»»
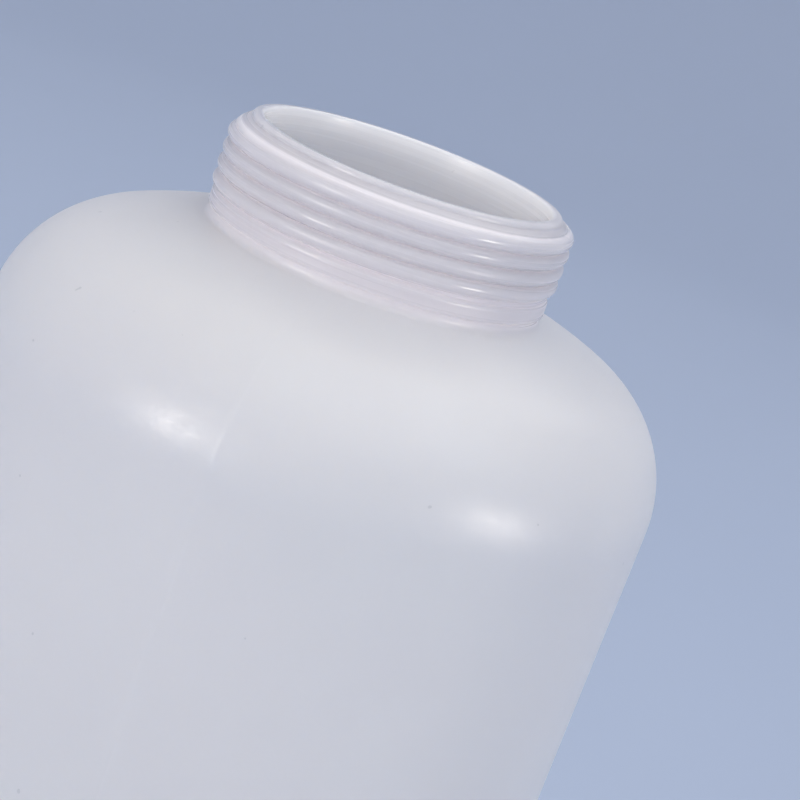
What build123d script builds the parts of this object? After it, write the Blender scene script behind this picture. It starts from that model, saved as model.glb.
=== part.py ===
"""Two-litre wide-mouth reagent bottle in polyethylene, with its screw closure.

Millimetres, +Z up. The origin is the centre of the bottle's foot, on the bench.
The bottle stands open. Its closure (screw cap, foam liner and push-in plug) lies
on its side on the bench at +X, as it is put down while the bottle is in use.
"""

import os
from math import acos, cos, degrees, radians, sin

from build123d import *

os.makedirs("parts", exist_ok=True)

# ---- bottle body ----------------------------------------------------------
HEIGHT = 230.0  # foot to rim
BODY_RADIUS = 60.5
WALL = 1.6
HEEL_RADIUS = 7.0
FOOT_INNER_RADIUS = 45.0
PUSH_UP_RADIUS = 38.0
PUSH_UP = 3.0
SCAR_LENGTH = 62.0  # seam left where the mould pinched the tube shut
SCAR_WIDTH = 1.4
SCAR_HEIGHT = 0.8

# shoulder: a flat dome round the neck, then a tighter arc down into the side wall
DOME_RADIUS = 88.0
SHOULDER_ANGLE = 22.5  # slope where the dome meets the shoulder's arc
SHOULDER_RADIUS = 23.0

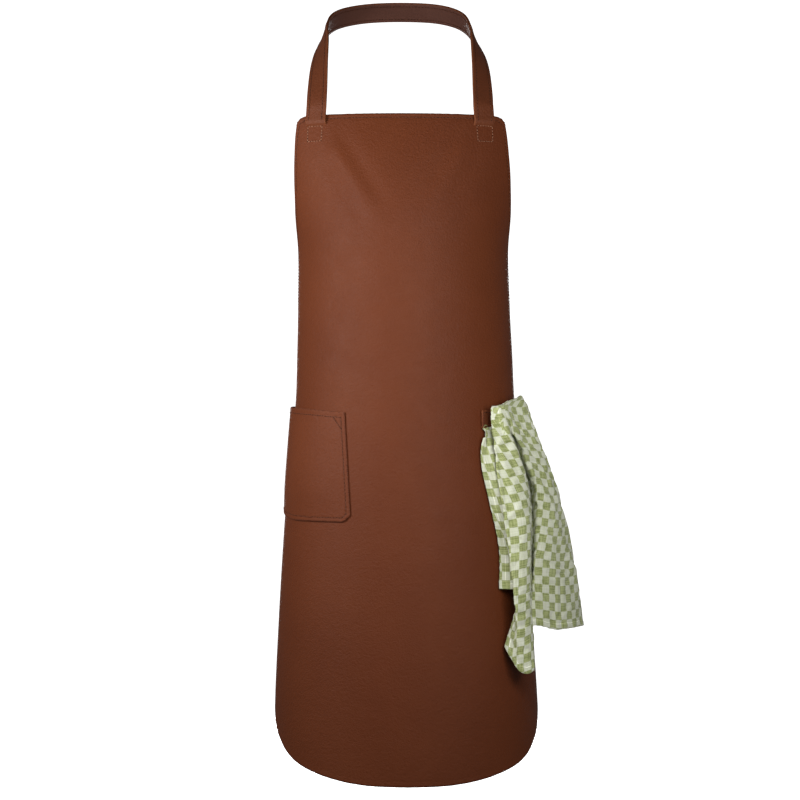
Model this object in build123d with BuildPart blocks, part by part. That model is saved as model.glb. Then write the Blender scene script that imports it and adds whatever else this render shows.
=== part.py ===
««
◆ STATED PROBLEM
Please print exactly what appears from the first line of the data through the line with "from math import", including both of those lines and nothing past them.

◆ TASK RESPONSE
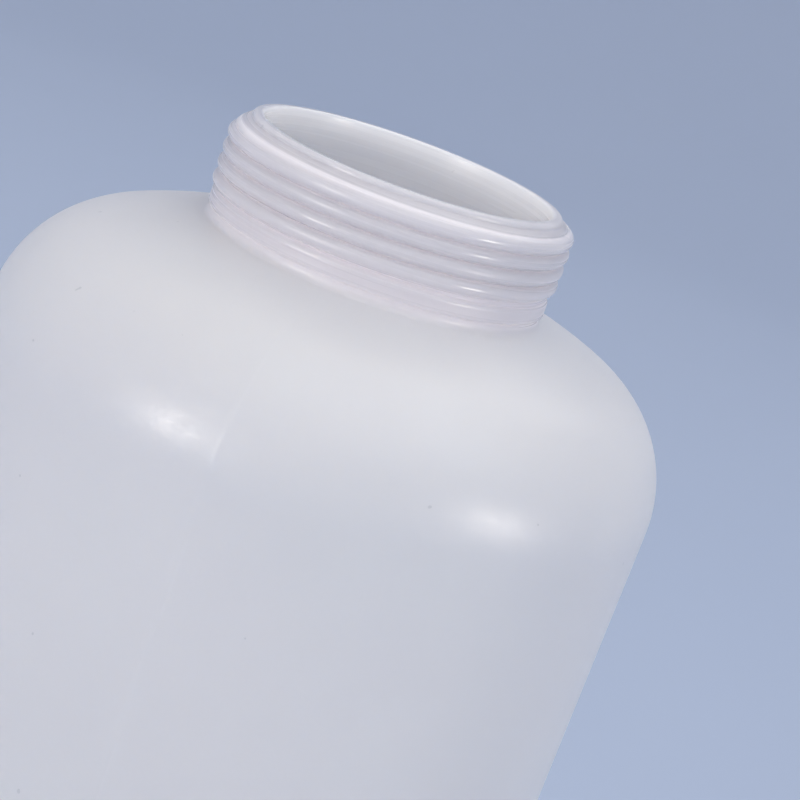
What build123d script builds the parts of this object? After it, write the Blender scene script behind this picture. It starts from that model, saved as model.glb.
=== part.py ===
"""Two-litre wide-mouth reagent bottle in polyethylene, with its screw closure.

Millimetres, +Z up. The origin is the centre of the bottle's foot, on the bench.
The bottle stands open. Its closure (screw cap, foam liner and push-in plug) lies
on its side on the bench at +X, as it is put down while the bottle is in use.
"""

import os
from math import acos, cos, degrees, radians, sin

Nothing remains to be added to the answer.